Oracle doesn't care what you do, unless you are in their target market:
enterprise software.

If you are, then no amount of talking to management will trump the potential
of their talk with management: "Sorry, you are using an unsupported
configuration. Your 500K support contract is now void, you will no longer
receive critical updates and your licence will expire at the end of the month.
Good luck getting your data out before then. Oh, BTW, if you keep your
database running after the licence is expired then we'll sue you"

You'll never win taking Oracle on head on like that.

OTOH, they are very vulnerable to _new_ applications that just happen to be
written in Cava on a JVM-derived virtual machine.

------
16s
Using the name Lava would surely get you sued. Only one char difference. The
trademark holder would be all over that.

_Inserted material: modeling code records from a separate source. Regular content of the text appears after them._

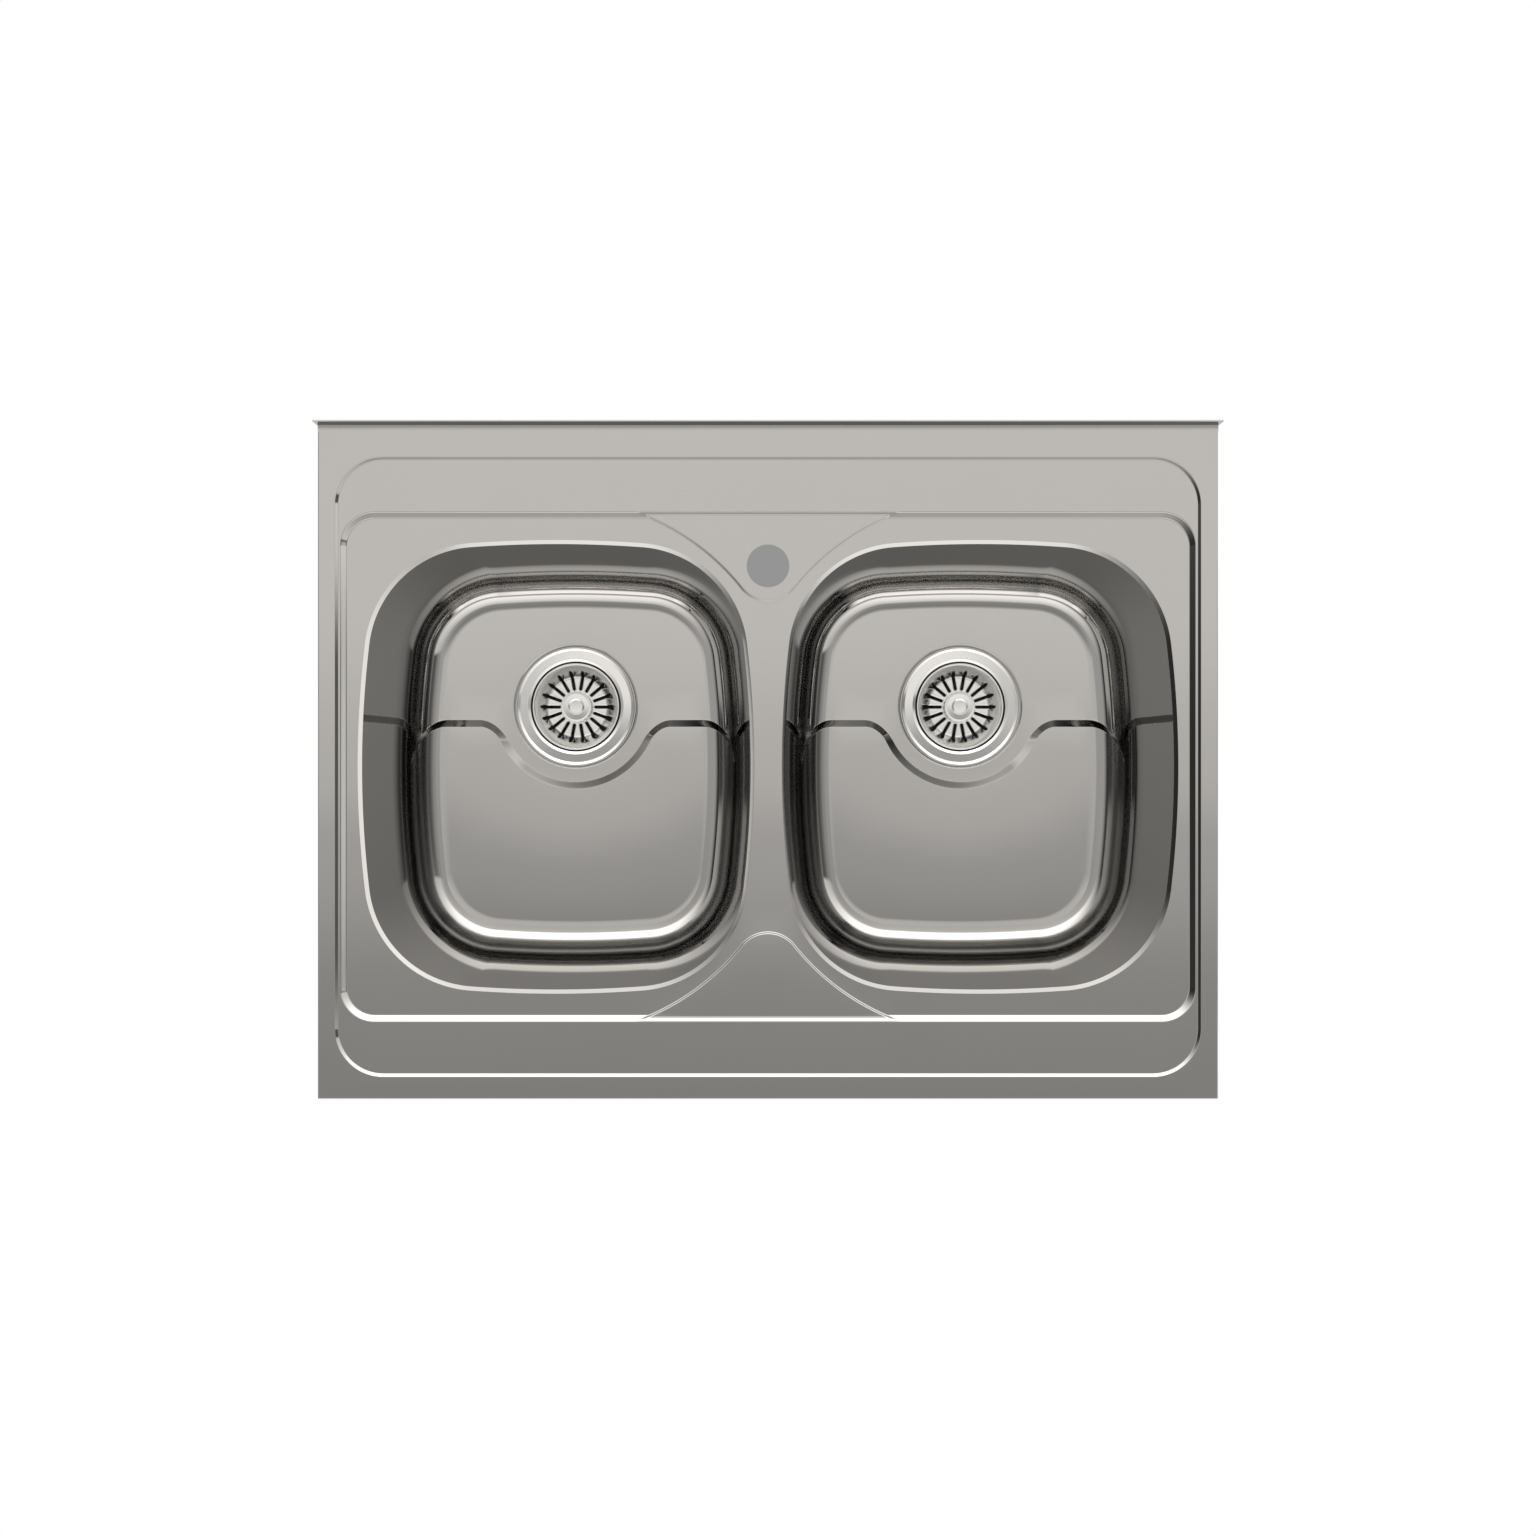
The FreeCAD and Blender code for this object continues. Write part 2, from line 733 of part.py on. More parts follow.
def make_waste_body():
    """The moulded body under the bowl, down to the threaded outlet that a trap screws on to."""
    inner = waste_hole + gasket_clearance
    bore = outlet_radius - outlet_wall
    flange_low = body_flange_top - body_flange_thickness
    thread_top = outlet_under + outlet_thread
    points = [
        (inner, body_flange_top),
        (body_flange_radius, body_flange_top),
        (body_flange_radius, flange_low),
        (inner + body_wall, flange_low),
        (inner + body_wall, body_cup_floor),
        (outlet_shoulder, funnel_under),
        (outlet_shoulder, thread_top),
        (outlet_radius, thread_top),
        (outlet_radius, outlet_under),
        (bore, outlet_under),
        (bore, funnel_under + body_wall),
        (inner, body_cup_floor + body_wall),
    ]
    body = revolve(points)
    hub_low = funnel_under - hub_height
    hub = cylinder(hub_radius, hub_low, funnel_under)
    reach = outlet_radius - outlet_wall / 2
    for i in range(hub_ribs):
        rib = box(0, reach, -hub_rib / 2, hub_rib / 2, hub_low, funnel_under)
        rib.rotate(Vector(0, 0, 0), Vector(0, 0, 1), 90 + i * 360 / hub_ribs)
        hub = hub.fuse(rib)
    hub = hub.cut(cylinder(screw_radius + screw_clearance, hub_low, funnel_under))
    hub = hub.cut(cylinder(nut_radius + screw_clearance, hub_low, hub_low + nut_height))
    return body.fuse(hub).removeSplitter()


def make_centre_nut():
    """The brass insert in the body's hub that the centre screw pulls against."""
    low = funnel_under - hub_height
    bore = screw_radius + screw_clearance
    points = [
        (bore, low - nut_flange_height),
        (nut_flange_radius, low - nut_flange_height),
        (nut_flange_radius, low),
        (nut_radius, low),
        (nut_radius, low + nut_height),
        (bore, low + nut_height),
    ]
    return revolve(points)


def make_centre_screw():
    """The screw that clamps flange and body together, with a socket for the basket's pin."""
    low = funnel_under - hub_height - nut_flange_height - screw_end
    points = [
        (0, low),
        (screw_radius, low),
        (screw_radius, cross_top),
        (screw_head_radius, cross_top),
        (screw_head_radius, screw_head_top),
        (socket_radius, screw_head_top),
        (socket_radius, screw_head_top - socket_depth),
        (0, screw_head_top - socket_depth),
    ]
    return revolve(points)


def make_basket():
    """The slotted basket: a rolled rim, a sloping side and a flat floor with radial slots."""
    rim = mouth_radius - basket_gap
    side = rim - basket_rim_width
    low = basket_floor_under
    points = [
        (pin_radius + pin_running, low),
        (basket_floor_radius + basket_sheet, low),
        (side + basket_sheet, basket_rim_top - basket_sheet),
        (rim, basket_rim_top - basket_sheet),
        (rim, basket_rim_top),
        (side, basket_rim_top),
        (basket_floor_radius, basket_floor_top),
        (pin_radius + pin_running, basket_floor_top),
    ]
    basket = revolve(points)
    basket = round_circle(basket, basket_floor_round, basket_floor_radius, basket_floor_top)
    outside_round = basket_floor_round + basket_sheet
    basket = round_circle(basket, outside_round, basket_floor_radius + basket_sheet, low)
    half = slot_width / 2
    start = slot_inner + half
    end = slot_outer - half
    low = low - cut_overrun
    high = basket_rim_top - basket_sheet - cut_overrun
    slot = box(start, end, -half, half, low, high)
    slot = slot.fuse([cylinder(half, low, high, start), cylinder(half, low, high, end)]).removeSplitter()
    slots = []
    for i in range(slot_count):
        slots.append(slot.rotated(Vector(0, 0, 0), Vector(0, 0, 1), i * 360 / slot_count))
    return basket.cut(slots)


def make_knob():
    """The finger knob in the middle of the basket, with a ring groove in its domed head."""
    base = basket_floor_top + knob_clearance
    top = base + knob_height
    under = top - knob_head
    crown = (knob_radius**2 + knob_dome**2) / (2 * knob_dome)

    def on_dome(radius):
        return radius, top - crown + math.sqrt(crown**2 - radius**2)

    groove_side = knob_groove_width / 2
    groove_z = on_dome(knob_groove_radius)[1] - knob_groove_depth
    rounded = on_dome(knob_radius - knob_edge)
    points = [
        (0, top),
        (0, top - pin_top_cover),
        (pin_radius, top - pin_top_cover),
        (pin_radius, base),
        (knob_stem, base),
        (knob_stem, under),
        (knob_radius - knob_edge, under),
        (knob_radius, under + knob_edge),
        (knob_radius, rounded[1] - knob_edge),
        rounded,
        on_dome(knob_groove_radius + groove_side),
        (knob_groove_radius, groove_z),
        on_dome(knob_groove_radius - groove_side),
    ]
    arcs = {
        9: on_dome((knob_radius - knob_edge + knob_groove_radius + groove_side) / 2),
        12: on_dome((knob_groove_radius - groove_side) / 2),
    }
    return revolve(points, arcs)


def make_basket_pin():
    """The pin through the basket, with the shoulders that trap the basket and the stopper."""
    base = basket_floor_top + knob_clearance
    top = base + knob_height - pin_top_cover
    foot = stopper_under - pin_foot_height
    tip = screw_head_top - pin_tip_entry
    points = [
        (0, tip),
        (pin_tip_radius, tip),
        (pin_tip_radius, foot),
        (pin_foot_radius, foot),
        (pin_foot_radius, stopper_under),
        (pin_radius, stopper_under),
        (pin_radius, shoulder_under),
        (pin_shoulder, shoulder_under),
        (pin_shoulder, shoulder_top),
        (pin_radius, shoulder_top),
        (pin_radius, top),
        (0, top),
    ]
    return revolve(points)


def make_stopper_seal():
    """The rubber disc under the basket that closes the cup's opening when the knob is pressed."""
    points = [
        (pin_radius, stopper_under),
        (stopper_radius - stopper_thickness, stopper_under),
        (stopper_radius, stopper_under),
        (stopper_radius, stopper_under + stopper_lip),
        (stopper_radius - stopper_thickness, shoulder_under),
        (pin_radius, shoulder_under),
    ]
    return revolve(points)


def make_pieces():
    """Every piece of the sink by its name, in its place."""
    pieces = {
        "deck": make_deck(),
        "rear_rail": make_rear_rail(),
        "front_stiffener": make_stiffener(-1),
        "rear_stiffener": make_stiffener(1),
        "tap_plate": make_tap_plate(),
    }
    bowl_pieces = {"bowl": make_bowl(), "bowl_pad": make_bowl_pad()}
    waste_pieces = {
        "strainer_flange": make_strainer_flange(),
        "flange_seal": make_flange_seal(),
        "body_gasket": make_body_gasket(),
        "waste_body": make_waste_body(),
        "centre_nut": make_centre_nut(),
        "centre_screw": make_centre_screw(),
        "basket": make_basket(),
        "knob": make_knob(),
        "basket_pin": make_basket_pin(),
        "stopper_seal": make_stopper_seal(),
    }
    for hand, side in (("left_", -1), ("right_", 1)):
        for name, shape in bowl_pieces.items():
            pieces[hand + name] = place_bowl(shape, side)
        for name, shape in waste_pieces.items():
            pieces[hand + name] = place_waste(shape, side)
    return pieces


def main():
    os.makedirs("parts", exist_ok=True)
    for name, solid in make_pieces().items():
        print(name, solid.isValid(), len(solid.Solids), round(solid.Volume / 1000, 2), "cm3")
        solid.exportStep("parts/" + name + ".step")


main()
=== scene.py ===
"""Looks of the lay-on kitchen sink: a pressed stainless deck, two drawn bowls and their basket wastes.

Lengths are in millimetres until a mesh is finished, when it is scaled to metres.
"""
import bmesh
import bpy
import math
from mathutils import Matrix, Vector, geometry


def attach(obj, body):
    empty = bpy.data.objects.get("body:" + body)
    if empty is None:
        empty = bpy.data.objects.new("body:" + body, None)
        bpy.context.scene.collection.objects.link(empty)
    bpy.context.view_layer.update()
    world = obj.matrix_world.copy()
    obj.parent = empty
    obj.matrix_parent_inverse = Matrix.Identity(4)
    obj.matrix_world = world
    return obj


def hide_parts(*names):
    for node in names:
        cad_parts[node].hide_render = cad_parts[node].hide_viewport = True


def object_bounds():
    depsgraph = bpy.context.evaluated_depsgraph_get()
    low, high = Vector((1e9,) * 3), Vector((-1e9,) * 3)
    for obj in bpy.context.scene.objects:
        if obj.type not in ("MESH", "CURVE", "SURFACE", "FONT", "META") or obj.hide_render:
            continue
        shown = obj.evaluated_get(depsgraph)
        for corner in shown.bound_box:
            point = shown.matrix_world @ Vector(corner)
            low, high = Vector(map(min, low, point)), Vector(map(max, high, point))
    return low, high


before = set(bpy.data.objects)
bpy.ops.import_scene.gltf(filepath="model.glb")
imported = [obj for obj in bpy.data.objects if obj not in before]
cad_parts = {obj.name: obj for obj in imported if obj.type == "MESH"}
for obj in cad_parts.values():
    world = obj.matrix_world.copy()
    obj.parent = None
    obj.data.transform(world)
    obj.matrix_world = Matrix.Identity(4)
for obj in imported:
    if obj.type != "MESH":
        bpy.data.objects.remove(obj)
size_before = [list(corner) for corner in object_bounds()]

# The studio: a white sweep, a soft sky that darkens to the front, and panels on the sides. The
# camera hangs nearly 1.8 m above the cabinet's edge and looks straight down.
camera_place = (0.0, -0.0058, 1.773)
camera_lens = 45.78
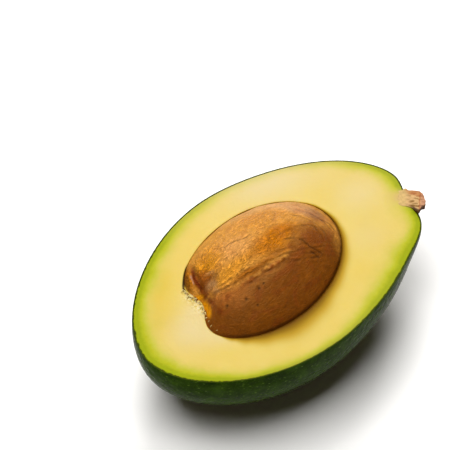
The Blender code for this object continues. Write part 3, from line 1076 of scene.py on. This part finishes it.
# Threads of flesh torn off beside the notch of the stone
tornLook = {
    "seed": 7,
    "count": 54,
    "segments": 8,
    "rings": 12,
    "along": ((-28.6, 12.6), (-28.5, 9.4), (-27.6, 7.4), (-28.2, 4.6), (-29.2, 1.6), (-30.3, -1.8),
        (-31.1, -4.6), (-30.9, -7.4)),
    "inwards": 0.7,           # mm from that line towards the stone
    "length": (0.7, 2.6),     # mm
    "thickness": (0.09, 0.20),
    "heading": (2.2, 4.4),    # radians
    "curl": (-1.4, 1.4),
    "rise": (0.1, 0.7),       # mm
    "brownShare": 0.3,
    "pale": "#DCCB88",
    "brown": "#7A4610",
}
print("torn fibres")
random.seed(tornLook["seed"])
tornPieces = []
for index in range(tornLook["count"]):
    place = random.random() ** 1.35 * (len(tornLook["along"]) - 1.001)
    spot = int(place)
    startX = blendOf(tornLook["along"][spot][0], tornLook["along"][spot + 1][0], place - spot)
    startY = blendOf(tornLook["along"][spot][1], tornLook["along"][spot + 1][1], place - spot)
    heading = random.uniform(*tornLook["heading"])
    length = random.uniform(*tornLook["length"]) * blendOf(1.0, 0.4, place / len(tornLook["along"]))
    radius = random.uniform(*tornLook["thickness"])
    curl = random.uniform(*tornLook["curl"])
    rise = random.uniform(*tornLook["rise"])
    brown = 1.0 if random.random() < tornLook["brownShare"] + 0.12 * place / 3 else 0.0
    fibre = addBall("tornFibre", tornLook["segments"], tornLook["rings"])
    points = []
    tones = []
    for column, ring in ballPlaces(fibre, tornLook["segments"], tornLook["rings"]):
        part = ring / tornLook["rings"]
        angle = heading + curl * (part - 0.3)
        middleX = startX + tornLook["inwards"] + math.cos(angle) * length * part
        middleY = startY + random.uniform(-0.02, 0.02) + math.sin(angle) * length * part
        thick = radius * math.sin(math.pi * min(max(part, 0.0), 1.0)) ** 0.6 * (1.15 - 0.6 * part)
        turn = 2 * math.pi * column / tornLook["segments"]
        sideways = Vector((-math.sin(angle), math.cos(angle), 0))
        point = Vector((middleX, middleY, 0.05 + rise * math.sin(math.pi * part)))
        points.append(point + (sideways * math.cos(turn) + Vector((0, 0, 1)) * math.sin(turn)) * thick)
        tones.append(max(brown, smoothStep(0.75, 1.0, part) * 0.7))
    placeVertices(fibre, points)
    addAttribute(fibre, "brownTone", tones)
    tornPieces.append(fibre)
bpy.ops.object.select_all(action='DESELECT')
for fibre in tornPieces:
    fibre.select_set(True)
bpy.context.view_layer.objects.active = tornPieces[0]
bpy.ops.object.join()
tornFibres = bpy.context.object
tornFibres.name = "tornFibres"
tornFibres.data.name = "tornFibres"
clothe(tornFibres, None)

# Flesh threads torn off with the coat of the seed: soft, moist and milky, with dry brown ends
material, tree = newMaterial("tornFleshThread")
threadColour = mixOf(tree, attributeOf(tree, "brownTone"), tornLook["pale"], tornLook["brown"])
finishMaterial(tornFibres, material, {
    "Base Color": threadColour, "Roughness": 0.4, "IOR": 1.4, "Specular IOR Level": 0.3,
})

# Floor, light and camera
studio = {
    "floorSize": 6.0,
    "floorColour": "#FFFFFF",
    "roomHigh": 0.03,         # brightness of the room overhead and along its pale walls
    "roomLow": 0.14,
    "roomBlend": (0.10, 0.35),            # how high up, 1 being overhead, the walls go over into it
    "roomColour": "#FFD9C8",
    "lightColour": (1.0, 0.99, 0.97),
    "keyPower": 10.5,         # large softbox overhead, a little to the left
    "keySize": 0.60,
    "keyDistance": 1.0,
    "keyTowards": Vector((-0.171, 0.030, 0.985)).normalized(),
    "backPower": 6.8,         # softbox behind, at the stem's side
    "backSize": 0.50,
    "backDistance": 1.0,
    "backTowards": Vector((0.490, 0.415, 0.767)).normalized(),
}
print("studio")
bpy.ops.object.select_all(action='DESELECT')
bpy.ops.mesh.primitive_plane_add(size=studio["floorSize"], location=(0, 0, 0))
floor = bpy.context.object
floor.name = "floor"
material, tree = newMaterial("palePaintedFloor")
finishMaterial(floor, material, {
    "Base Color": hexColour(studio["floorColour"]), "Roughness": 0.9, "Specular IOR Level": 0.1,
})

world = bpy.data.worlds.new("softWhiteRoom")
bpy.context.scene.world = world
world.use_nodes = True
tree = world.node_tree
tree.nodes.clear()
roomWay = addNode(tree, "ShaderNodeTexCoord").outputs["Generated"]
roomHeight = addNode(tree, "ShaderNodeSeparateXYZ", None, {"Vector": roomWay}).outputs["Z"]
roomLevels = (studio["roomLow"], studio["roomHigh"])
roomLevel = rangeOf(tree, roomHeight, studio["roomBlend"], roomLevels, 'SMOOTHSTEP')
roomLight = addNode(tree, "ShaderNodeBackground", None,
    {"Color": hexColour(studio["roomColour"]), "Strength": roomLevel})
addNode(tree, "ShaderNodeOutputWorld", None, {"Surface": roomLight.outputs["Background"]})

for lightName in ("key", "back"):
    lightData = bpy.data.lights.new(lightName + "Light", 'AREA')
    lightData.shape = 'SQUARE'
    lightData.size = studio[lightName + "Size"]
    lightData.energy = studio[lightName + "Power"]
    lightData.color = studio["lightColour"]
    light = bpy.data.objects.new(lightName + "Light", lightData)
    bpy.context.scene.collection.objects.link(light)
    towards = studio[lightName + "Towards"]
    light.location = faceMiddle + towards * studio[lightName + "Distance"]
    light.rotation_euler = towards.to_track_quat('Z', 'Y').to_euler()

# The photograph's view of the face: axes of its picture plane, and how far away it was taken
photoView = {
    "right": Vector((0.7345, -0.6786, 0.0)),
    "up": Vector((0.5490, 0.5942, 0.5878)),
    "back": Vector((-0.3989, -0.4317, 0.8090)),
    "distance": 0.6179,
    "aim": (-0.61, 23.39, 0.0),    # mm on the cut face, the middle of the picture
    "lens": 152.0,
}
camera = bpy.data.objects.new("camera", bpy.data.cameras.new("camera"))
bpy.context.scene.collection.objects.link(camera)
camera.data.lens = photoView["lens"]
camera.data.sensor_width = 36
camera.data.clip_start = 0.01
camera.location = faceMiddle + photoView["back"] * photoView["distance"]
straightBack = (camera.location - toWorld(photoView["aim"])).normalized()
lean = photoView["back"].rotation_difference(straightBack).to_matrix()
axes = lean @ Matrix((photoView["right"], photoView["up"], photoView["back"])).transposed()
camera.rotation_euler = axes.to_euler()
bpy.context.scene.camera = camera

bpy.context.scene.view_settings.view_transform = 'Standard'
bpy.context.scene.view_settings.look = 'None'
bpy.context.scene.view_settings.exposure = 0
bpy.context.scene.view_settings.gamma = 1

bpy.ops.object.select_all(action='DESELECT')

NcDonalds can't sell BigNacs and get
away with doing so.

------
Hexstream
What about: let Java die and let something better take its place?... But it's
true I live in an alternate reality.

------
shareme
The author forgot that java is already forked and supported by many JCP
members..

The project is called Harmony an dis under the Apache banner supported by such
JCP members as IBM and many OHA members as well.

Given Oracle's planned moves they will end up killing java on Mobile except
for Android and Java on enterprise except for the open source stacks that
support Harmony's use..

Also note that the harmony project does use off-shoots of the JVM research IBM
invested in as well..

------
mjv
Too bad, Minecraft just made me respect java a little bit!